An interview in April of this year with Eliza Carthy on BBC Radio 3’s Music Matters illustrated how the battle for recognition goes on. As she explained her research on English folk music, the presenter overly complimented her on doing such valuable archival work, stressing how important it was. But Carthy could read between the lines. Her voice tensed up: ‘It’s not research for the sake of it, you know. It’s also good music.’

One of the ironies is that English folk musicians pay staunch homage to the music of its neighbours. At a festival concert in Dublin in 2008, which I programmed, the English duo John Spiers and Jon Boden seemed genuinely humbled to be on the same bill as Irish fiddle-player Paddy Glackin. Similarly, the British Folk Awards have handed out lifetime achievement awards to Christy Moore, Paul Brady and the Chieftains, Best Group awards to Altan and Danú, and best instrumentalist to fiddle-player Martin Hayes (eight years before he received a similar award in Ireland). A reciprocal award for an English act by the national traditional music awards of Ireland – the TG4 Gradam Ceoil – would be almost unthinkable.

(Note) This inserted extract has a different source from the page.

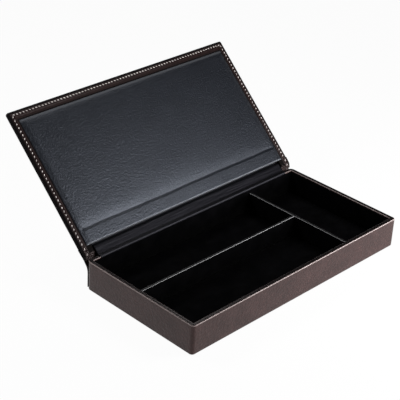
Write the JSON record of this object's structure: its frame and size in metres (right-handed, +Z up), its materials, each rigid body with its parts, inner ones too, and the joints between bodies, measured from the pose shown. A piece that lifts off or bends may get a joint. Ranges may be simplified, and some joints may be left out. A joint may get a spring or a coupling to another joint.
{
  "type": "desk organizer with lift lid",
  "caption": "Low oblong leatherette desk organizer: a velvet-lined tray with long and cross dividers, and a padded, stitched lid on a flexible rear hinge, shown open.",
  "frame": {"origin": "centre of the tray's underside, on the surface that it stands on", "axes": "+X along the tray from left to right as seen from the front, +Y to the rear, where the hinge is, +Z up"},
  "size_m": [0.2722, 0.2436, 0.1315],
  "materials": {
    "board": "matte",
    "card": "matte",
    "brown_leatherette": "satin",
    "lid_leatherette": "satin",
    "black_leatherette": "satin",
    "velvet": "matte",
    "foam": "matte",
    "felt": "matte",
    "thread": "matte"
  },
  "bodies": {
    "tray": {"base_board": "board", "front_wall_board": "board", "rear_wall_board": "board", "left_wall_board": "board", "right_wall_board": "board", "long_divider_core": "board", "cross_divider_core": "board", "wall_cover": "brown_leatherette", "hinge_leather": "lid_leatherette", "rear_flap": "lid_leatherette", "hinge_lining": "black_leatherette", "rear_rim_strip": "black_leatherette", "front_wall_lining": "velvet", "rear_wall_lining": "velvet", "left_wall_lining": "velvet", "right_wall_lining": "velvet", "front_floor_pad": "velvet", "rear_floor_pad": "velvet", "side_floor_pad": "velvet", "long_divider_lining": "velvet", "cross_divider_lining": "velvet", "base_sheet": "felt"},
    "lid": {"lid_board": "board", "lid_infill_card": "card", "lid_foam_panel": "foam", "lid_foam_rail": "foam", "lid_cover": "lid_leatherette", "lid_lining": "black_leatherette"}
  },
  "joints": [
    {"name": "lid_hinge", "type": "hinge", "parent": "tray", "child": "lid", "pos_m": [0, 0.07229, 0.03436], "axis": [-1, 0, 0], "range_deg": [-137.9, 54.8], "deforming": ["hinge_leather", "hinge_lining"]}
  ]
}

We have arrived at a moment in which the stunning music of the English folk scene cannot be ignored any longer. Its strength and depth means collaborations between new young generations of English, Scottish and Irish musicians are surely around the corner, a cultural development that can only bring the traditionally acrimonious divisions between the peoples of these two islands forward. It hasn’t happened yet in any high-profile performance, nor is it evident in recordings, but for how long can the major festivals in Ireland ignore the English group Bellowhead, which has consistently won best live act at the British Folk Awards? And for how long can the programmers and promoters of major state venues in London, Edinburgh, Dublin and Belfast ignore the potential of a major, peacetime celebration of the folk musics of all of the peoples of these two islands?